Work instructions >>
Reproduce only the lines of the material below that start at the line containing "Continue the build123d" and stop at the line containing "return guard - handle_solid(GUARD_HANDLE_GAP)". Keep both end lines.

Supplied data >>
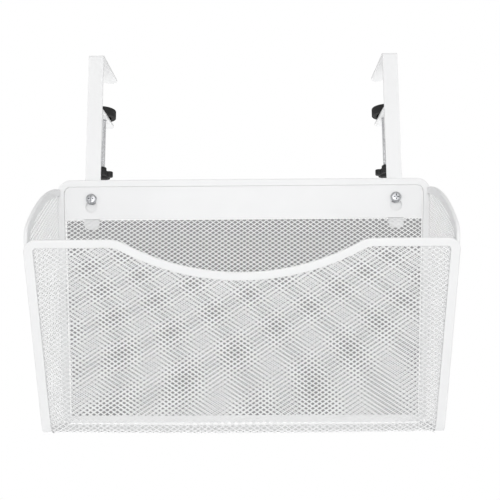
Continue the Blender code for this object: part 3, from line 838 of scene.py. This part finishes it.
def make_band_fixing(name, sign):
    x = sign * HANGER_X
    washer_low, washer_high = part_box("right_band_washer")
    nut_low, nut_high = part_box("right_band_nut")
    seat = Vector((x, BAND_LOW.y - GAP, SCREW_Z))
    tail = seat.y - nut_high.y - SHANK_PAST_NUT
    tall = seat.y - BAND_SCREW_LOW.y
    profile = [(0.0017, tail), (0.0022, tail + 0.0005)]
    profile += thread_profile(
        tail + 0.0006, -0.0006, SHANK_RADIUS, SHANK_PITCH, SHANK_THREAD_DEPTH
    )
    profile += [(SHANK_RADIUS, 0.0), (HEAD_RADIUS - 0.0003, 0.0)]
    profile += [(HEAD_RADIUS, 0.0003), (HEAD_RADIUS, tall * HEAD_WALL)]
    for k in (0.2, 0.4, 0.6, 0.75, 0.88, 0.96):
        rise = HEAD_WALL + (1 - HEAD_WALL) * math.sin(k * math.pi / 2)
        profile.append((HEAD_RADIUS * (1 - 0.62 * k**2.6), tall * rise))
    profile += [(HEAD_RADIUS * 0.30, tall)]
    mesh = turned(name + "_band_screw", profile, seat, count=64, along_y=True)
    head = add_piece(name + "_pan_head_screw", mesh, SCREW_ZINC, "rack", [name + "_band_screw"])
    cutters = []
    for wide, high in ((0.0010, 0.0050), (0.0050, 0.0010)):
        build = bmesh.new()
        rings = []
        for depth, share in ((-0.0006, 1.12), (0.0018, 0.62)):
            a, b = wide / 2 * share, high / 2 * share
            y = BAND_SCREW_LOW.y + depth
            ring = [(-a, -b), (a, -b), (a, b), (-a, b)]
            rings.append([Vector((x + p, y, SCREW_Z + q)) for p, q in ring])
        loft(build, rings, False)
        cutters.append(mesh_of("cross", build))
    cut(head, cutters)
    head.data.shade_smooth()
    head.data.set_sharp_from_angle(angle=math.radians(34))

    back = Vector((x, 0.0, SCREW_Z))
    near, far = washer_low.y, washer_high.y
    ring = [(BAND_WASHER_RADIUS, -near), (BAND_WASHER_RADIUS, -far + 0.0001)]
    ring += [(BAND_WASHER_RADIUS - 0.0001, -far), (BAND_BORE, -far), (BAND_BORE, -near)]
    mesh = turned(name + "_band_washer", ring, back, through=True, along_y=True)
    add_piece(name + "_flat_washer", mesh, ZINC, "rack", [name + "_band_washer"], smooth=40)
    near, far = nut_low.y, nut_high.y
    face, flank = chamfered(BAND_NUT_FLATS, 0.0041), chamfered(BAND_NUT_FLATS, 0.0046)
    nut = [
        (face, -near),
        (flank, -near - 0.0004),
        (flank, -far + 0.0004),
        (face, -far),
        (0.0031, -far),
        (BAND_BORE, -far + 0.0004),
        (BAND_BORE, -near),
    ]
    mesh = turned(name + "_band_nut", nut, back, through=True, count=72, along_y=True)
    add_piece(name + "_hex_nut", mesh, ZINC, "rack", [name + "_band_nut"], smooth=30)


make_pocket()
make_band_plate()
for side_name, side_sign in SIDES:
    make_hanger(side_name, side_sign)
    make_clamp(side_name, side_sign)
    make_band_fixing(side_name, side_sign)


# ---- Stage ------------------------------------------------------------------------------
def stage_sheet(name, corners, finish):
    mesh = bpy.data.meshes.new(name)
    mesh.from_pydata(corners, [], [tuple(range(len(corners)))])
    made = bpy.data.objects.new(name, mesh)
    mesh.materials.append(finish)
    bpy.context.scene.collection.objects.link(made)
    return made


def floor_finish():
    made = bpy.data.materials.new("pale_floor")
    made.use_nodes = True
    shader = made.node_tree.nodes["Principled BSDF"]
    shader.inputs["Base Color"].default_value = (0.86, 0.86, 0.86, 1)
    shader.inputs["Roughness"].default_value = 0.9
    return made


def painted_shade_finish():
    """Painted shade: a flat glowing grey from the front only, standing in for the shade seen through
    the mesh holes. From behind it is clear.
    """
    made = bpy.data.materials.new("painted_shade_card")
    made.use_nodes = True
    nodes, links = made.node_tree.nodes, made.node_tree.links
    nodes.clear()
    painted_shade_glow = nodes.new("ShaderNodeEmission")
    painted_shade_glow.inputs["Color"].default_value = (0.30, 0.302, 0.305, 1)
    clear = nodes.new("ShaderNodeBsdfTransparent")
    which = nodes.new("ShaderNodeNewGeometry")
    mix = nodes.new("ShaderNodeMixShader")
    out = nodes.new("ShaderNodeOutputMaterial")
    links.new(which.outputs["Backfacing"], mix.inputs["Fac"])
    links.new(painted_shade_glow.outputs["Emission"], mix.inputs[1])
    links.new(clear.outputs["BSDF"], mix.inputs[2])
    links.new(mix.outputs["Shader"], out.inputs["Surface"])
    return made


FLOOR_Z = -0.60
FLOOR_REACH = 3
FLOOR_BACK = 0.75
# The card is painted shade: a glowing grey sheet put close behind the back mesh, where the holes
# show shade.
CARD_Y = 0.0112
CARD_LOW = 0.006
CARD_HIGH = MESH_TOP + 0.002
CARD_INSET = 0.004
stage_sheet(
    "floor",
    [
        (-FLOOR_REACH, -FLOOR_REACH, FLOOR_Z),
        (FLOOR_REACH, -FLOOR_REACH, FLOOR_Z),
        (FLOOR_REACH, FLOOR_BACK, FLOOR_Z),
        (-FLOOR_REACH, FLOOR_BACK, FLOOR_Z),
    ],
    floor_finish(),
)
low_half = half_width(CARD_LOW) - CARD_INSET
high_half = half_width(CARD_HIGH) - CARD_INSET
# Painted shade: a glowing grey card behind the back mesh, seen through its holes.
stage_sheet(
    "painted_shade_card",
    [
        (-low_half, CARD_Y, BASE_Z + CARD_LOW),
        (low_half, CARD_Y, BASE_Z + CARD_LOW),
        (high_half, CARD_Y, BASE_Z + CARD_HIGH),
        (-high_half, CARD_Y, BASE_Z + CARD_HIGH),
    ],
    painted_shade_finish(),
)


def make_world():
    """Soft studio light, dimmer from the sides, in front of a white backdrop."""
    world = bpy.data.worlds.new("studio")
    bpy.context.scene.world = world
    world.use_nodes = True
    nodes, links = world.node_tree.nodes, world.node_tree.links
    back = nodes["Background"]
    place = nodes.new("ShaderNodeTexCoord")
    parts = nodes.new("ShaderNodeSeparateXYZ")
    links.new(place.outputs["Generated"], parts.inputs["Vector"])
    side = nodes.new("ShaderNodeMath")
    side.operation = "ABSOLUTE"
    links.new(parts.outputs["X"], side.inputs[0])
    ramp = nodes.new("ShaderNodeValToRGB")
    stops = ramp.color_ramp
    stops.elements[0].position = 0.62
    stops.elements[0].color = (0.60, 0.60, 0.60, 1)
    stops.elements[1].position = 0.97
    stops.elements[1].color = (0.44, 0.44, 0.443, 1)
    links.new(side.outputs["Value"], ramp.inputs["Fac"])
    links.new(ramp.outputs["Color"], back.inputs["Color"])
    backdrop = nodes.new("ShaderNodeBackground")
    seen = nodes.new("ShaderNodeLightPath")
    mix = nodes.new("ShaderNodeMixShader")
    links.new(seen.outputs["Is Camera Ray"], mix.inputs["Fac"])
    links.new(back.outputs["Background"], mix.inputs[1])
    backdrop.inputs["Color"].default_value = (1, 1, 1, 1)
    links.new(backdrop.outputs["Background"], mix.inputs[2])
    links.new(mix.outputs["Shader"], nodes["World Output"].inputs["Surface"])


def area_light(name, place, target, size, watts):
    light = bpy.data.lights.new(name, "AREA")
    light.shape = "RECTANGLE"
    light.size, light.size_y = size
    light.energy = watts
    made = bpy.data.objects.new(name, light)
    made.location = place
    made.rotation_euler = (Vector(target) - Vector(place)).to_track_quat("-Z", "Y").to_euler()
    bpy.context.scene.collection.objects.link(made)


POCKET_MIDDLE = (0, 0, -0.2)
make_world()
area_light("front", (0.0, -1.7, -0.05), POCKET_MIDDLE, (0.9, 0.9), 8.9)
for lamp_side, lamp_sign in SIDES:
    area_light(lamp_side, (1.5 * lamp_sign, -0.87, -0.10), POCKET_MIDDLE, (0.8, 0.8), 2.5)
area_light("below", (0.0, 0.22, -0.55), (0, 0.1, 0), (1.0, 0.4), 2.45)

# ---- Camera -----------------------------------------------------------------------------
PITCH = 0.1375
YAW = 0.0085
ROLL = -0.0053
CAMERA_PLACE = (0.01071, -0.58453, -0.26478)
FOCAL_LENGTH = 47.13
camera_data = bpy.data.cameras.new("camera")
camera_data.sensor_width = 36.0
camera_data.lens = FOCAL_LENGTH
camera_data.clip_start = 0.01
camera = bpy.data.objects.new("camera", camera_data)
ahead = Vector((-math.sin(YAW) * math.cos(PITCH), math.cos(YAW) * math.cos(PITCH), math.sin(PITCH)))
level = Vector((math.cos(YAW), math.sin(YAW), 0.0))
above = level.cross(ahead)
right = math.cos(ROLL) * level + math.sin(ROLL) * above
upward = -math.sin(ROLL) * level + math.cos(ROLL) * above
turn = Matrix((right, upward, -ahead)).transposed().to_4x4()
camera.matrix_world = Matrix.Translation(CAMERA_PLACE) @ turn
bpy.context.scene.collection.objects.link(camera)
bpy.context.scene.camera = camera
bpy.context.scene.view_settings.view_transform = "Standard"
...
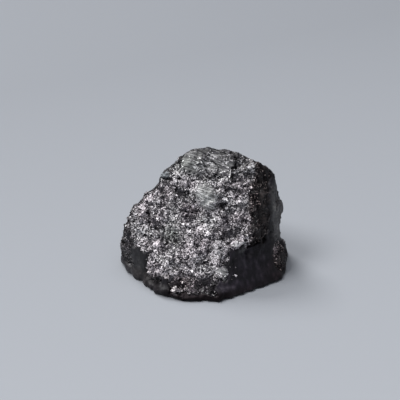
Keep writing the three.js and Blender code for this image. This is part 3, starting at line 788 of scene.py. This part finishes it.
* * *
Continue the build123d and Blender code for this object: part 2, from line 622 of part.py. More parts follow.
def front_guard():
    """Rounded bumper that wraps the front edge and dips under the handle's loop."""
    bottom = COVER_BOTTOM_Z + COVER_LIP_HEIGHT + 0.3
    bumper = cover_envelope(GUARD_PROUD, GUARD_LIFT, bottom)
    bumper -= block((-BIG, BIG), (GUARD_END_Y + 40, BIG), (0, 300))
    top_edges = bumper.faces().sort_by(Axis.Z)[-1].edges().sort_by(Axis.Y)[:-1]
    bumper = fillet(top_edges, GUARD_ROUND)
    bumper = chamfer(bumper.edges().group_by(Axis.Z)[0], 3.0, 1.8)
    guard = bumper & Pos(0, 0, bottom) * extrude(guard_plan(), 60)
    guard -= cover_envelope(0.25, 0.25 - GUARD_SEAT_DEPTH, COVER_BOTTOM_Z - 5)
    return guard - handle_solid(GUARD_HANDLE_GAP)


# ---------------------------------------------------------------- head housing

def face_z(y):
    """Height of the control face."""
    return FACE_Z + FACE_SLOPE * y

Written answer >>
Continue the build123d and Blender code for this object: part 2, from line 622 of part.py. More parts follow.
def front_guard():
    """Rounded bumper that wraps the front edge and dips under the handle's loop."""
    bottom = COVER_BOTTOM_Z + COVER_LIP_HEIGHT + 0.3
    bumper = cover_envelope(GUARD_PROUD, GUARD_LIFT, bottom)
    bumper -= block((-BIG, BIG), (GUARD_END_Y + 40, BIG), (0, 300))
    top_edges = bumper.faces().sort_by(Axis.Z)[-1].edges().sort_by(Axis.Y)[:-1]
    bumper = fillet(top_edges, GUARD_ROUND)
    bumper = chamfer(bumper.edges().group_by(Axis.Z)[0], 3.0, 1.8)
    guard = bumper & Pos(0, 0, bottom) * extrude(guard_plan(), 60)
    guard -= cover_envelope(0.25, 0.25 - GUARD_SEAT_DEPTH, COVER_BOTTOM_Z - 5)
    return guard - handle_solid(GUARD_HANDLE_GAP)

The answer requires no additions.